All the best in 2007!

Callipygia said...

lis- Happy New Year dear friend!

kristen- Thank you, I am relieved to discover this salad, it is wonderful.

gattina- the sprouts and Liquid aminos are mainly found in health food stores. Liquid aminos is similar to a tamari or light soysauce.

ivonne-I am glad that you are inspired to eat it more. I think the italians really enjoy cavolo nero, which is a type of kale- my preferred choice. Happy New Year to you too!

harlequinpan said...

Wow !! What a nice blog!
i like your idea to see things!

Happy New Year!

sher said...

I was swept along in the post. Highway 1, it's quite an experience driving that! I have always loved kale and that salad sounds wonderful.

Callipygia said...

harlequinpan, thank you for visiting and Happy New Year to you too.

Sher- since you know that stretch of road you'll have to tell me if the salad captures the wildness of that place.

Anonymous said...

A beautiful post. What does Bragg's Liquid Aminos taste like and where would one get it? Wishing you a bountiful New Year!

Callipygia said...

hipwritermom, the Braggs is similar to a tamari (i think you could easily substitute it but water it down a tad). You could find this at whole foods or another health oriented store. Happy new year to you too!

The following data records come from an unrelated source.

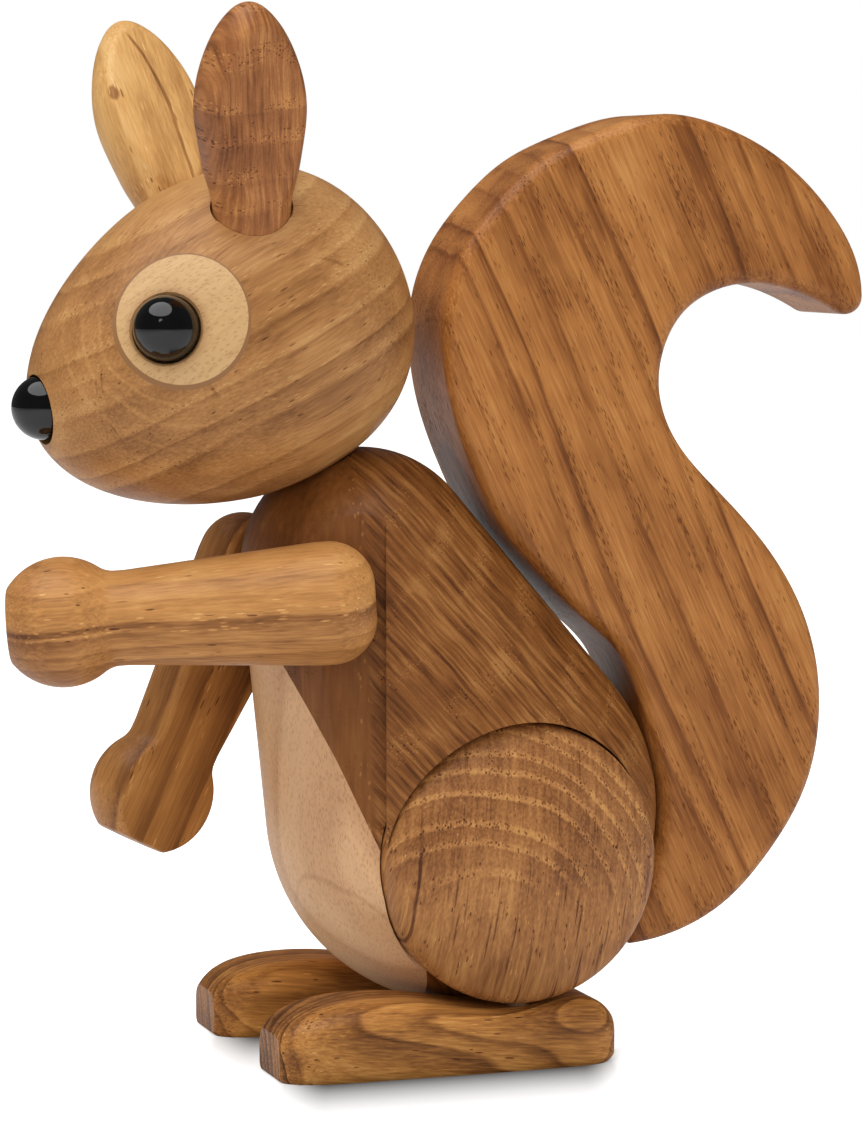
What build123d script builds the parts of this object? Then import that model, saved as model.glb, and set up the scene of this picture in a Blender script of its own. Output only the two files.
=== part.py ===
from build123d import *
from math import acos, asin, atan, cos, degrees, hypot, pi, radians, sin, sqrt
import os

os.makedirs("parts", exist_ok=True)

# Squirrel figurine of oiled oak, with a maple belly and eye discs and black beads for eyes and nose.
# Millimetres. +Z is up, the nose points to -Y, the squirrel's left is +X, the feet stand on Z = 0.

# Whole figure
ground_to_depth_middle = 0.34        # shift along Y that centres the footprint of the whole figure
overrun = 60.0                      # how far cutting bodies run past the wood
glue_clearance = 0.1                # play of glued round pieces in their sockets
running_clearance = 0.05            # play of a dowel that turns in its bore
face_gap = 0.3                      # air between faces that move past each other
neck_gap = 0.2                      # air between the head and the neck

# Torso: a round cone, the turned pear, leaning forward
torso_belly_radius = 31.3
torso_shoulder_radius = 19.0
torso_length = 42.5                 # between the centres of the two round ends
torso_lean = 23.3                   # degrees from upright
torso_ground_clearance = 6.3
torso_set_back = 5.0                # lower round end behind the middle of the figure
neck_flat_height = 17.8             # above the centre of the shoulder end
belly_seam_depth = 19.9             # glue line of the belly ahead of the torso's axis

# Neck pin
neck_pin_radius = 3.0
neck_pin_in_torso = 18.0
neck_pin_in_head = 14.0
blind_hole_extra = 0.5              # free depth past the end of a dowel

# Head: an egg with a blunt back, lying along its own Y
head_radius = 25.0
head_front_length = 34.1
head_back_length = 29.4
head_front_fullness = 1.52
head_back_fullness = 2.77
head_back_overhang = 23.58          # back of the head behind the neck axis
head_back_pull = 0.5                # share of the usual pull on the outline square to the axis, at the back
head_flat_depth = 1.15              # depth of the flat that rests on the neck
head_pitch = 1.5                    # degrees, nose down from square to the neck
head_roll = 2.0                     # degrees, left side down
head_turn = 7.0                     # degrees, towards the squirrel's left

# Eyes
eye_disc_radius = 10.5
eye_disc_depth = 8.0
eye_ahead = 13.0                    # eye disc ahead of the head's middle
eye_angle = 26.9                    # degrees above the side of the head
bead_radius = 5.0
bead_seat_depth = 4.6               # centre of a bead above the bottom of its bore
bead_clearance = 0.25
eye_bead_ahead = 2.6                # bead ahead of the disc's centre
eye_bead_sink = 0.2
bore_edge = 0.4
nose_ahead = 31.8
nose_rise = 3.7

# Ears: turned paddles with two milled faces
ear_length = 31.8
ear_width = 17.0
ear_root_radius = 6.0
ear_socket_step = 0.33               # wider mouth of the socket
ear_socket_mouth = 1.5              # how deep the mouth goes below the surface
ear_tenon_length = 7.0
ear_swell_start = 1.0               # the ear starts to widen this far below the surface
ear_mill_start = 12.6               # thickness where the milled faces start
ear_tip_thickness = 7.2
ear_edge_round = 1.4
ear_behind = 6.7                    # ear root behind the head's middle
ear_angle = 53.0                    # degrees above the side of the head
ear_splay = 20.8                    # degrees outward from the head's up direction
ear_sweep = 14.2                    # degrees to the back

# Arms: turned, with a ball hand, milled flat on the inner side
arm_toe_in = 18.0                   # degrees
arm_cant = 5.0                      # degrees
arm_length = 39.0                   # pivot to the centre of the hand
shoulder_radius = 9.45
shoulder_end = 8.8                  # end of the turning behind the pivot
shoulder_round = 7.0
wrist_radius = 7.3
wrist_to_hand = 9.75                # from the slimmest turning to the middle of the ball hand
wrist_blend = 4.0
hand_radius = 10.0
hand_tip_radius = 5.6
hand_tip_round = 1.2
arm_flat_depth = 4.73               # inner face behind the arm's axis
arm_edge_round = 0.6
arm_seat_depth = 1.8                # how deep the torso is milled at the shoulder
arm_step_gap = 0.3                  # between the shoulder's back and the milled step
pivot_ahead = 6.3
pivot_drop = 5.6
right_pivot_rise = 1.5              # the right arm sits a little higher and further back
right_pivot_back = 0.8
left_arm_drop = 4.0                 # degrees below level, as photographed
right_arm_drop = 63.5

# Shoulder pins
shoulder_pin_radius = 3.0
shoulder_pin_in_arm = 8.5
shoulder_pin_in_torso = 9.5

# Haunches: domed discs let into the sides
haunch_radius = 22.2
haunch_root_radius = 21.9
haunch_let_in = 13.45               # inner face inside the belly's round
haunch_wall = 7.2
haunch_thickness = 14.3
haunch_edge_round = 4.0
haunch_back = 1.8                   # centre behind the centre of the torso's lower end
haunch_drop = 5.6
haunch_pin_radius = 3.0
haunch_pin_in_torso = 9.0
haunch_pin_in_haunch = 9.0

# Feet
foot_length = 54.3
foot_height = 11.6
foot_width = 17.8
foot_centre_outside = 0.6           # outside of the haunch's inner face
foot_toe_ahead = 39.3               # toe ahead of the haunch's centre line
foot_pin_radius = 2.0
foot_pin_outside = 3.4              # pin outside of the haunch's inner face
foot_pin_in_foot = 6.0
foot_pin_in_haunch = 8.0

# Tail: a slab sawn to an S
tail_thickness = 21.0
tail_height = 132.8
tail_depth = 71.9
tail_foot_height = 15.2
tail_nest = 37.4                    # front edge of the tail ahead of the back of the belly's round
tail_edge_round = 2.5
tail_seat_depth = 0.6               # how far the torso's round back lets into the tail's front edge
tail_seat_turns = (-40, -25, -10, 5, 20)    # degrees round the belly's centre where the front edge follows the torso
tail_pin_radius = 3.0
tail_pin_in_torso = 14.0
tail_pin_in_tail = 11.0
upper_tail_pin_rise = 9.0           # above the centre of the torso's lower end
lower_tail_pin_drop = 9.0

# Outlines, as shares
# ear: (half width, height), from the root to the tip
ear_outline_shares = [(0.835, 0.15), (0.915, 0.27), (1.0, 0.49), (0.79, 0.76), (0.4, 0.94)]
# tail: (depth, height) from above the torso seat up the front edge, over the top to the hook
tail_front_shares = [(0.419, 0.353), (0.328, 0.400), (0.227, 0.454), (0.136, 0.513), (0.072, 0.579),
                     (0.025, 0.648), (0.003, 0.716), (0.010, 0.785), (0.050, 0.842), (0.134, 0.901), (0.225, 0.944),
                     (0.353, 0.977), (0.527, 1.000), (0.651, 0.987), (0.782, 0.953), (0.914, 0.888), (0.979, 0.832),
                     (0.999, 0.781)]
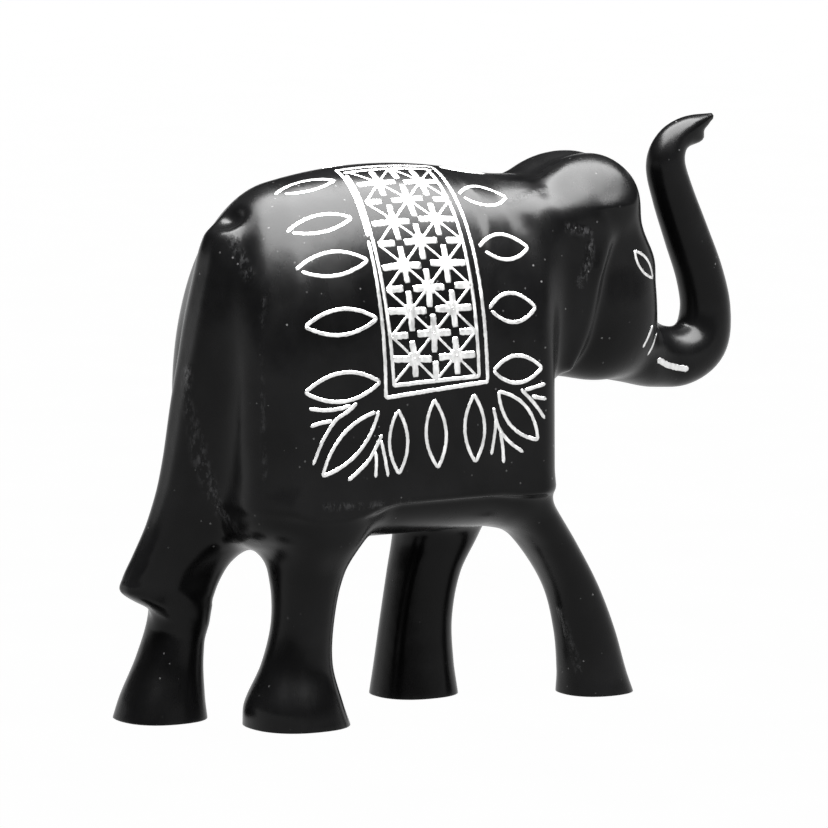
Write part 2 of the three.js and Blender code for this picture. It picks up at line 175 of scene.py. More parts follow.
# Head and neck: place ahead of the chest, jaw height, crown height, half width
HEAD = (
    (-5.7, 54.8, 93.4, 12.7),
    (0.4, 57.7, 95.2, 14.6),
    (7.5, 58.9, 96.9, 13.9),
    (13.6, 59.0, 98.9, 12.4),
    (18.7, 58.8, 99.7, 11.8),
    (23.8, 57.9, 98.7, 11.0),
    (27.8, 57.5, 96.0, 9.7),
    (30.9, 57.1, 88.3, 8.3),
    (32.9, 56.9, 79.2, 7.1),
)
NECK_REAR = -7.9

# Face in profile: height, place ahead of the chest
FACE = (
    (54.8, 37.0),
    (61, 33.9),
    (67, 30.9),
    (75, 31.4),
    (80, 31.2),
    (85.5, 28.1),
    (91.5, 26.2),
    (96.5, 25.2),
    (100.5, 23.4),
)

# Domes of the forehead, cheeks, and the hollow above the tail: centre, then half sizes
DOME_CENTRE, DOME_SIZE = (15.6, 5.6, 91.5), (10.2, 8.6, 8.0)
CHEEK_CENTRE, CHEEK_SIZE = (18.3, 5.6, 69.5), (11.6, 7.6, 11.3)
HOLLOW_CENTRE, HOLLOW_SIZE = (2.8, -0.9, 92.8), (3.5, 4.6, 3.1)

# Trunk along its centre line: place ahead of the chest, height, radius
TRUNK = (
    (26.8, 64.5, 6.6),
    (33.9, 61.3, 5.8),
    (40.0, 60.6, 5.7),
    (44.7, 63.2, 5.4),
    (46.0, 69.0, 4.8),
    (44.7, 75.6, 4.5),
    (41.7, 83.2, 4.3),
    (38.6, 90.9, 4.0),
    (36.9, 96.8, 3.7),
    (38.2, 100.8, 3.1),
    (41.8, 103.2, 2.5),
    (46.9, 105.4, 0.7),
)
LIP_CENTRE, LIP_SIZE = (42.7, 0, 101.8), (2.6, 1.8, 1.4)

# Ear: height, front edge ahead of the chest, width of the flap
EAR = (
    (58, 5.8, 5.8),
    (62.5, 8.9, 8.4),
    (67, 10.8, 9.8),
    (72.5, 12.3, 10.4),
    (78, 13.8, 11.6),
    (85.5, 16.4, 14.8),
    (91.5, 16.0, 19.6),
)

# How far around each part it is worked out, and the value given elsewhere
LEG_MARGIN = 12.0
BELLY_MARGIN = 4.0
HEAD_MARGIN = 16.0
TAIL_FRONT = 20.0
TRUNK_START = 15.0
FAR = 50.0

# Keeps divisions off zero
TINY = 1e-6


# Ways of joining two forms, and plain forms


def eased(share):
    share = np.clip(share, 0, 1)
    return share * share * (3 - 2 * share)


def smooth_join(a, b, reach):
    overlap = np.maximum(reach - np.abs(a - b), 0) / reach
    return np.minimum(a, b) - overlap * overlap * reach / 4


def rounded_meet(a, b, radius):
    outside = np.hypot(np.maximum(radius + a, 0), np.maximum(radius + b, 0))
    return np.minimum(-radius, np.maximum(a, b)) + outside


def oval(p, q, half_p, half_q, squareness=2.0):
    share_p = np.abs(p / half_p) + TINY
    share_q = np.abs(q / half_q) + TINY
    reach = (share_p**squareness + share_q**squareness) ** (1 / squareness)
    slope = np.hypot(share_p ** (squareness - 1) / half_p, share_q ** (squareness - 1) / half_q)
    return (reach - 1) * reach ** (squareness - 1) / slope


def ball(x, y, z, centre, size):
    share_x, share_y, share_z = [(value - c) / s for value, c, s in zip((x, y, z), centre, size)]
    reach = np.sqrt(share_x**2 + share_y**2 + share_z**2) + TINY
    slope = np.sqrt((share_x / size[0]) ** 2 + (share_y / size[1]) ** 2 + (share_z / size[2]) ** 2) + TINY
    return reach * (reach - 1) / slope


def through(stations, at, column):
    """A smooth value through rows of stations, held beyond both ends."""
    rows = np.array(stations, float)
    place, value = rows[:, 0], rows[:, column]
    before = np.maximum(np.arange(len(rows)) - 1, 0)
    after = np.minimum(np.arange(len(rows)) + 1, len(rows) - 1)
    slope = (value[after] - value[before]) / (place[after] - place[before])
    at = np.clip(at, place[0], place[-1])
    row = np.clip(np.searchsorted(place, at, side="right") - 1, 0, len(rows) - 2)
    width = place[row + 1] - place[row]
    t = (at - place[row]) / width
    start = value[row] * (1 + 2 * t) * (1 - t) ** 2 + slope[row] * width * t * (1 - t) ** 2
    end = value[row + 1] * t * t * (3 - 2 * t) + slope[row + 1] * width * t * t * (t - 1)
    return start + end


# Parts of the figure; the head's have x ahead of the chest

def flank(y, z):
    lean = FLANK_LEAN * np.maximum(WAIST_HEIGHT - z, 0) / (WAIST_HEIGHT - HEM_HEIGHT)
    return np.abs(y) - BODY_WIDTH / 2 - lean


def torso(x, y, z):
    back = BACK_HEIGHT - BACK_FALL * ((x - BACK_CREST) / BACK_SPAN) ** 2
    side = BODY_WIDTH / 2
    arch = oval(y, np.maximum(z - WAIST_HEIGHT, 0), side, back - WAIST_HEIGHT)
    section = np.where(z > WAIST_HEIGHT, arch, flank(y, z))
    bend = np.maximum(z - RUMP_BEND_HEIGHT, 0) / (BACK_HEIGHT - RUMP_BEND_HEIGHT)
    chest = BODY_LENGTH + CHEST_SWELL * (1 - (y / side) ** 2)
    body = rounded_meet(section, RUMP_LEAN * bend**2 - x, RUMP_ROUND)
    body = rounded_meet(body, x - chest, CHEST_ROUND)
    return rounded_meet(body, HEM_HEIGHT - z, HEM_ROUND)


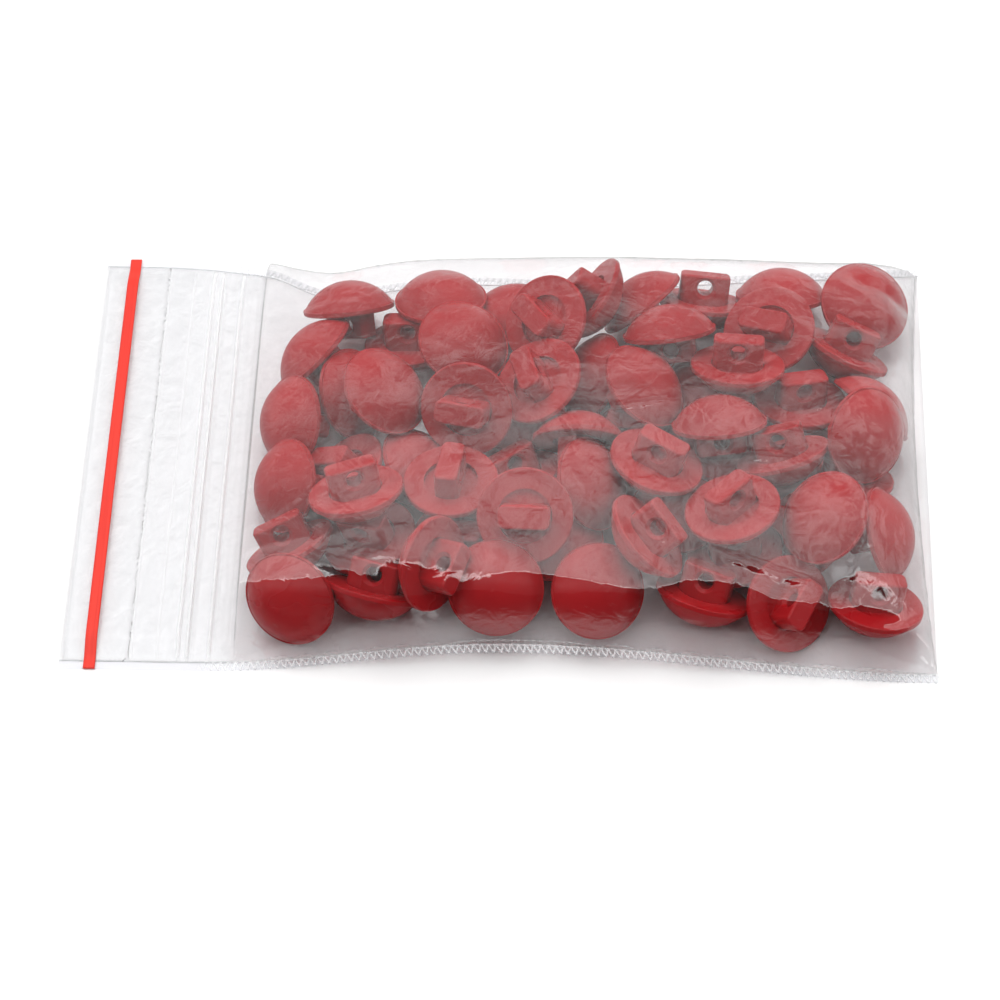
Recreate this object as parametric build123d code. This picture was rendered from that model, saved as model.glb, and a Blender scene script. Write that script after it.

bea at la tartine gourmande said...

Are these your illustrations? they wre wonderfully done! bravo!

Kathleen said...

The only thing better than eating this salad is eating it at Esalen. I leave out the avos (don't like the texture after they're marinated). I also use half olive oil and half flax oil and cut the braggs in half too. I sprinkle a good sea salt at the end. I could eat it everyday.